Madeline responds with icy clarity. She pours hot cream into Maxwell’s lap, silently rejecting compromise. The child whose first word was “Mary” will have a Catholic education. Her line in the sand establishes a theme of Parental Love and Sacrifice: she risks comfort, reputation, and conflict for what she believes is Sam’s right.

Chapter 9: Righteousness

On Monday, Madeline dresses Sam in the OLM uniform she already bought and stops at church first. She tells him to make a withdrawal from his prayer bank. What to ask for? “Righteousness.” Then she marches him to the principal, Sister Beatrice, and demands a face-to-face explanation.

At first, Sister Beatrice hides behind “best interests,” admitting she has never met Sam. Pressed, she reveals the real concern: students already call him “Sam Hell” and “the devil boy,” and she fears a “disruption.” For Sam, the nicknames land like a blow. Madeline counters that a Catholic school should practice compassion, not exclusion. When the principal refuses, Madeline ends with a measured threat—“I will pray for you, Sister”—and warns the office staff to “prepare yourselves.”

Chapter 10: To See a College Friend

Madeline does not drive home. She heads to a high-rise TV station and meets her polished college friend, Dan. While they talk, an assistant, Emily, takes Sam to the lunchroom. One by one, employees wander in “on break,” stealing glances at the boy with red eyes. Sam feels himself become a spectacle.

Dan returns in a sports coat, ready to go on air. He hugs Madeline and says, “We’ll take care of it.” If the church will not act with righteousness, Madeline will make the story public. The private denial becomes a community’s problem to solve.


Character Development

Madeline’s faith turns tactical, while Sam learns that love and ridicule can arrive in the same room. Authority figures reveal themselves—some humane, some fearful.

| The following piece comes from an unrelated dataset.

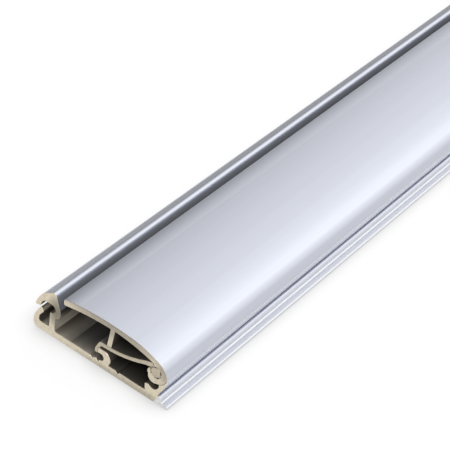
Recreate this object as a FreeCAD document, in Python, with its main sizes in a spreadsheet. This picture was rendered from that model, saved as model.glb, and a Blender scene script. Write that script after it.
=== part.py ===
"""Aluminium hanging rail: three extruded profiles, assembled as one length of stock.

The base profile lies flat. Its left side is the hanging slot, its middle carries a
screw port, and its right side is the seat for the cover and a stepped foot. The
cover profile arches over the chamber. The clip strip snaps into the cover's ball
socket and hooks over the lip of the screw port, with the cover's rib above it.

Frame: X is the width, Y the length, Z up. The origin is at the middle of the
underside. All sizes are in millimetres.
"""
import FreeCAD
import Part
import Sketcher

import os
import re

SIZES = {
    # Whole rail
    "rail_length": 1000.0,
    "fit_clearance": 0.08,
    "root_fillet": 0.5,
    # Base profile, from left to right along the floor
    "curl_wall": 2.0,
    "slot_width": 4.0,
    "rib_thickness": 2.1,
    "chamber_width": 34.65,
    "seat_reach": 9.05,
    "floor_thickness": 2.5,
    "slot_floor": 3.05,
    # Curl on the left of the slot
    "corner_radius": 2.2,
    "curl_upright": 2.7,
    "curl_bend": 5.05,
    "curl_shoulder": 0.45,
    "curl_height": 8.72,
    "curl_lean": 1.45,
    "curl_crown": 1.1,
    "curl_crown_width": 0.4,
    "curl_crown_drop": 0.12,
    "curl_lip_round": 0.35,
    "curl_lip_drop": 0.47,
    "curl_lip_side": 0.97,
    "curl_lip_bottom": 1.47,
    "curl_throat": 0.25,
    "curl_throat_drop": 1.97,
    # Hook over the slot
    "pocket_offset": 0.5,
    "pocket_height": 10.5,
    "pocket_radius": 1.55,
    "pocket_flat": 2.6,
    "hook_reach": 5.68,
    "hook_tip_width": 1.93,
    "hook_tip_height": 8.85,
    "hook_tip_side": 0.65,
    "hook_tip_nose": 0.68,
    "hook_tip_rise": 0.2,
    "hook_tip_radius": 0.35,
    "brow_start": 2.9,
    "brow_height": 14.66,
    "facet_start": 2.0,
    "facet_height": 15.43,
    "ridge_offset": 0.42,
    "ridge_height": 16.84,
    "ridge_width": 1.32,
    "ridge_drop": 0.3,
    "flank_offset": 2.08,
    "flank_height": 15.9,
    "hook_side": 3.75,
    "hook_side_top": 11.55,
    "hook_side_bottom": 8.6,
    "ledge_width": 1.0,
    "ledge_height": 7.65,
    "ledge_rise": 0.3,
    # Drill grooves in the floor
    "drill_groove_width": 1.6,
    "drill_groove_depth": 0.55,
    "left_groove_offset": 2.95,
    "right_groove_offset": 6.75,
    "port_groove_radius": 0.45,
    "port_groove_offset": 0.75,
    "port_bead_radius": 0.4,
    "port_bead_offset": 1.7,
    # Screw port
    "port_offset": 17.95,
    "port_height": 4.0,
    "port_radius": 1.25,
    "port_wall": 2.5,
    "port_root": 3.15,
    "port_roof": 1.9,
    "port_roof_flat": 1.65,
    "port_lip": 1.1,
    "port_lip_chamfer": 0.25,
    "port_ramp": 0.55,
    "port_ramp_depth": 0.25,
    # Cover seat
    "finger_top": 5.4,
    "finger_width": 1.25,
    "finger_lean": 0.25,
    "finger_chamfer": 0.5,
    "swing_radius": 4.2,
    "swing_start": 68.0,
    "swing_end": 16.6,
    "seat_foot": 3.9,
    "seat_bend": 5.45,
    "seat_bend_height": 4.2,
    "seat_tip_round": 0.25,
    # Stepped foot, from its tip
    "foot_toe": 1.35,
    "foot_toe_side": 0.15,
    "foot_toe_rise": 0.32,
    "foot_tip_height": 0.58,
    "foot_tongue_out": 0.4,
    "foot_tongue_out_height": 1.06,
    "foot_tongue_in": 2.0,
    "foot_tongue_in_height": 1.34,
    "foot_bead": 2.5,
    "foot_bead_base": 1.94,
    "foot_bead_height": 3.47,
    "foot_bead_radius": 0.98,
    "foot_groove": 4.1,
    "foot_groove_height": 3.1,
    # Ball joint of the clip strip, from the left face of the seat finger
    "ball_offset": 3.33,
    "ball_height": 11.4,
    "ball_radius": 1.9,
    # Cover profile
    "cover_gap": 2.75,
    "cover_top": 18.8,
    "cover_wall": 1.9,
    "cover_tip_drop": 1.8,
    "cover_tip_wall": 2.05,
    "cover_tip_round": 0.3,
    "cover_tip_width": 0.65,
    "arch_left": 6.25,
    "arch_right": 7.95,
    "arch_drop": 0.6,
    "shoulder_drop": 2.9,
    "shoulder_lean": 0.15,
    "skin_overhang": 0.32,
    "cavity_reach": 1.25,
    "cavity_height": 2.9,
    "nose_reach": 1.85,
    "nose_height": 0.8,
    "nose_tip": 2.9,
    "nose_drop": 1.5,
    "nose_step": 0.27,
    "bead_bottom": 4.32,
    "bead_side": 2.1,
    "cover_rib_offset": 2.65,
    "cover_rib_thickness": 1.6,
    "cover_rib_lean": 0.7,
    "cover_rib_fillet": 0.35,
    # Clip strip
    "strip_wall": 1.5,
    "strip_height": 8.4,
    "strip_rise_reach": 4.05,
    "strip_rise": 0.5,
    "strip_bend_reach": 0.95,
    "strip_bend_round": 0.5,
    "strip_hook_wall": 1.1,
    "strip_hook_bottom": 5.0,
    "strip_hook_height": 6.4,
    "strip_bend_side": 1.0,
    "strip_bend_radius": 1.1,
    "strip_shoulder": 2.1,
    "strip_crown_reach": 2.2,
    "strip_crown": 2.75,
    "strip_neck_reach": 1.5,
    "strip_neck_drop": 0.1,
    "strip_throat_reach": 1.75,
    "strip_throat": 1.05,
    "strip_slope": 24.0,
    # Bulge of each bowed stretch: the tangent of a quarter of its turn
    "curl_lip_bow": 0.3,
    "curl_crown_bow": 0.35,
    "curl_upper_bow": 0.056,
    "curl_lower_bow": 0.095,
    "hook_side_bow": 0.185,
    "flank_bow": 0.061,
    "ridge_bow": 0.389,
    "facet_bow": 0.092,
    "brow_bow": 0.094,
    "hook_tip_bow": 0.623,
    "hook_inner_bow": 0.23,
    "ledge_bow": 0.3,
    "drill_groove_bow": 0.2,
    "port_bow": 0.36,
    "seat_bow": 0.08,
    "trough_bow": 0.78,
    "finger_bow": 0.15,
    "foot_toe_bow": 0.13,
    "foot_edge_bow": 0.268,
    "foot_tip_bow": 0.364,
    "foot_fillet_bow": 0.364,
    "ceiling_left_bow": 0.055,
    "ceiling_right_bow": 0.069,
    "nose_bow": 0.43,
    "bead_bow": 0.49,
    "shoulder_bow": 0.28,
    "arch_left_bow": 0.068,
    "arch_right_bow": 0.07,
    "strip_lower_bow": 0.098,
    "strip_upper_bow": 0.098,
    "strip_neck_bow": 0.2,
    "strip_bend_bow": 0.25,
}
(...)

  • Madeline Hill: Converts faith into action—reframes difference as divine, confronts power directly, and leverages media when the institution stonewalls.
  • Samuel “Sam” Hill: Absorbs his first open rejection and the cruel nicknames; begins storing resilience through ritual, prayer, and his mother’s vocabulary of dignity.
  • Sister Beatrice: Embodies institutional caution shaped by optics; prioritizes perceived order over pastoral care.
  • Maxwell Hill: Pragmatic, conflict-averse; wants protection through avoidance, foiling Madeline’s assertive protection through engagement.

Themes & Symbols

These chapters root the story in a clash between authentic mercy and image-conscious gatekeeping. The church setting sharpens the irony: the institution that preaches welcome denies a child based on appearance. Madeline insists that real faith means standing beside the vulnerable, not hiding them. The media becomes a secular instrument of justice when religious authority fails to live its values.

Parental devotion anchors Sam’s identity. Madeline’s “prayer piggy bank” turns belief into a usable resource, teaching agency within dependence. The OLM uniform, bought before admission, is a wager on belonging—faith made visible, daring the institution to live up to its name.

  • The Prayer Piggy Bank: Faith rendered practical; stockpiled hope for future trials.
  • The OLM Uniform: Symbol of belonging claimed in advance; a garment that insists Sam already fits.

Key Quotes

“There’s nothing wrong with his eyes. God made them that color. They’re extraordinary.”
Madeline rewrites the narrative in real time, transforming stigma into sanctity. Her language becomes Sam’s shield and the book’s ethic of counter-speech.

“Mary.”
As a first word, it fuses family, faith, and destiny. Madeline hears vocation; Sam learns that words can open doors others try to close.

“Righteousness.”
Madeline’s whispered instruction reframes the fight: not victory or vengeance, but moral rightness. It turns prayer from comfort into compass.

“Sam Hell” and “the devil boy.”
The nicknames reduce a child to a spectacle and foreshadow the long shadow of bullying. Naming becomes wounding—and a lesson in how language polices difference.

“I will pray for you, Sister.”
A benediction as rebuke. Madeline wields the institution’s own vocabulary to expose its failure of compassion.

“We’ll take care of it.”
Dan’s promise marks the pivot from private grievance to public accountability. When pastoral power falters, civic power enters.


Why This Matters and Section Significance

This sequence establishes the novel’s central stakes: Will Sam be defined by the color of his eyes or by the character of those who love him? Madeline’s unyielding advocacy collides with an institution protecting its comfort over a child’s dignity, inaugurating Sam’s lifelong negotiation with prejudice.

By turning to the media, Madeline escalates a parochial decision into a community test of values, setting up the first major battle of Sam’s early life. The groundwork is laid for how faith, family, and public pressure intersect to challenge—and sometimes change—what powerful people prefer to keep hidden.